Well, so what? If Catholic schools were, in fact, trying to get their hands on government money, well, then — though I have little but admiration for the Catholic Church — thank God for Blaine Amendments.
Of course, many of the Blaine Amendments’ supporters didn’t just want to keep government money out of the hands of Catholics, but specifically out of the hands of immigrants who happened to be Catholic. And what’s wrong with that? I thought even open-borders libertarians wanted to restrict immigrants’ access to welfare benefits for obvious reasons.

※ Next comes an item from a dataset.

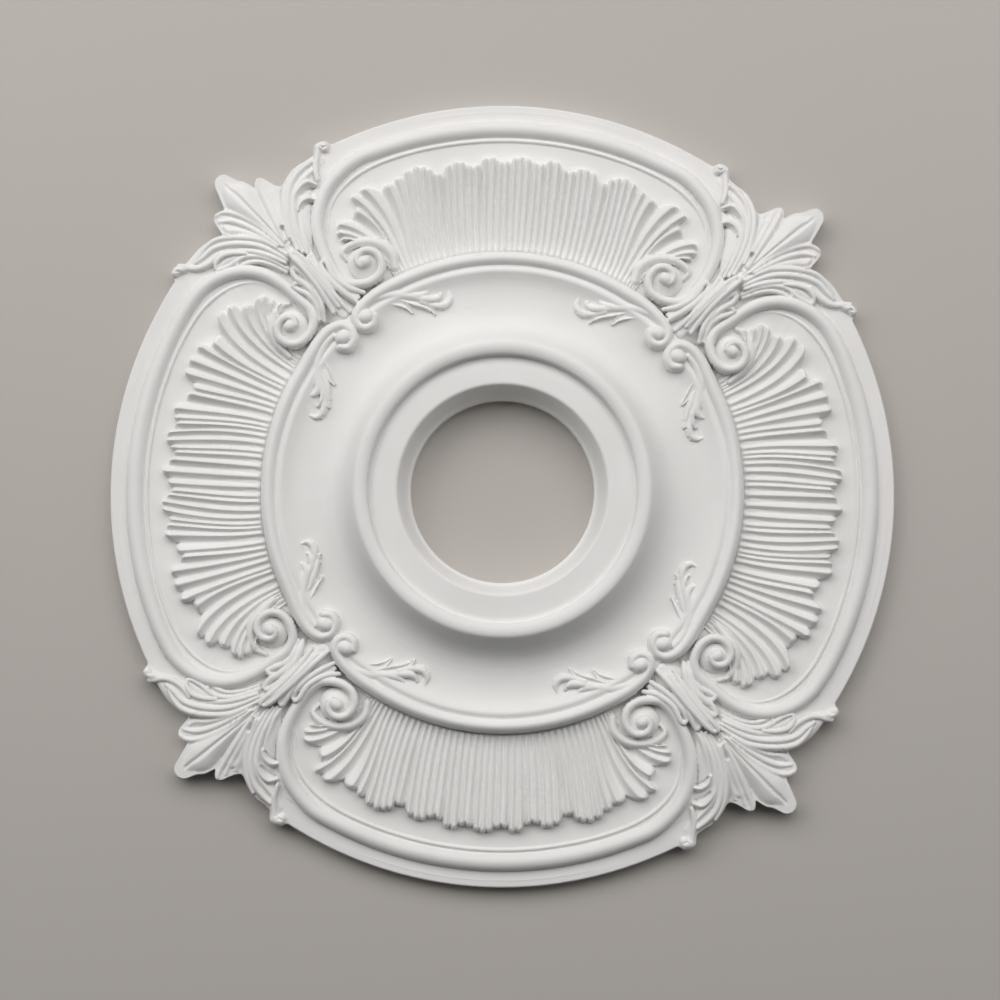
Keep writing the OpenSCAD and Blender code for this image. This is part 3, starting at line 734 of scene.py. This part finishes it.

Anyway, if an existing law achieves good ends, who cares what originally motivated it? It is a fallacious ad hominem argument to say that Blaine Amendments are bad because some of their supporters were bigots. Good legal interpretation is a matter of looking at a text’s plain meaning — not judging the authors’ (or, more ridiculously, the supporters’) feelings. And to have success on any political issues, libertarians will have to side, from time to time, with individuals motivated by something other than a pure love of liberty for liberty’s sake. So what? Besides, it’s not as though Blaine Amendments remain on the books because of anyone’s anti-Catholicism.
So, seriosos, get over it. Blaine Amendments are nothing if not libertarian. Rather than try to abolish them across the land — as Clint Bolick of the Alliance for School Choice has stated is his goal — libertarians should seek to enforce them and see them enacted in even more states, to curb government spending and keep the state’s hands off private schools to the maximum extent possible.
Florida is fortunate to be free from vouchers, even if cursed with a lousy Supreme Court. As the voucher wars move on to other states, libertarians should look carefully at what the law really says, and remember that all government spending is bad government spending.